Short sellers got no reasons
Short sellers got no reasons
Short sellers got no reasons
To sell

They got little hands
And it isn’t a surprise
That they go around
Tellin' great big lies

They got little morals
And tiny little hearts
And they keep repeating
(This is the most amazing part):

Well, I think that it ain’t worth nothin’
‘Cuz Stanphyl told me that it ain’t worth nothin

Well we don’t need no Mark B Spiegel
Keep repeating that tired old spiel
Round here

I feel proud to have planted that seed in your mind!
 
Sort of. To manage the working capital deficit Tesla has to maintain the confidence of all the short-term liability holders - suppliers, depositors, financiers. Lose any one of the legs and there will be a problem.

But I think that would be manageable. Musk can always fill the hole himself. Long-term demand is the main question for me.
And there’s not much point arguing over long term demand, since in the long term we are all dead.

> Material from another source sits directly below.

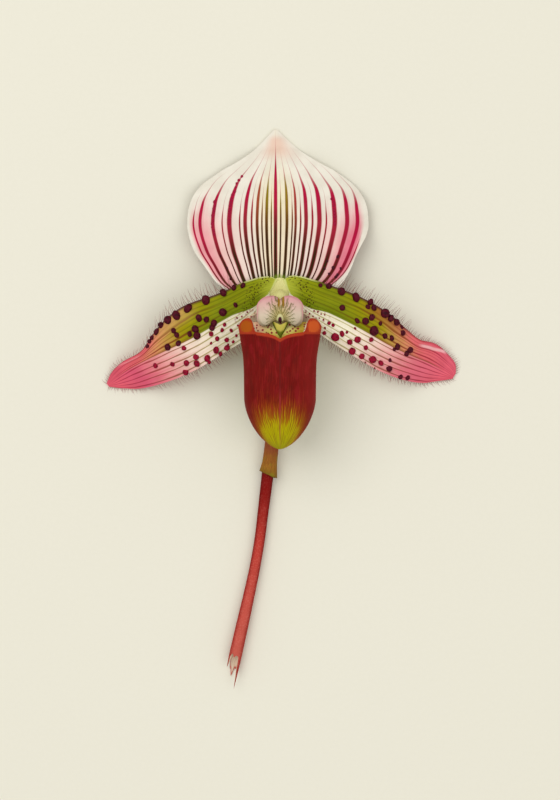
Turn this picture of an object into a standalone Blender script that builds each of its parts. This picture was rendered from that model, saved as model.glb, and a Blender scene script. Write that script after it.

Respectable enough view to take, just one that most of us here disagree with. Given your background, where I’d hope you’d agree, is that what you are spinning as a negative indicator (negative working capital), will actually be a strong positive for the company if there is demand for the product. So if there is demand for 1mln/year (or 5mln for that matter), this feature will help them get there faster, with better capital efficiency and ironically enough, with lower refinancing risk.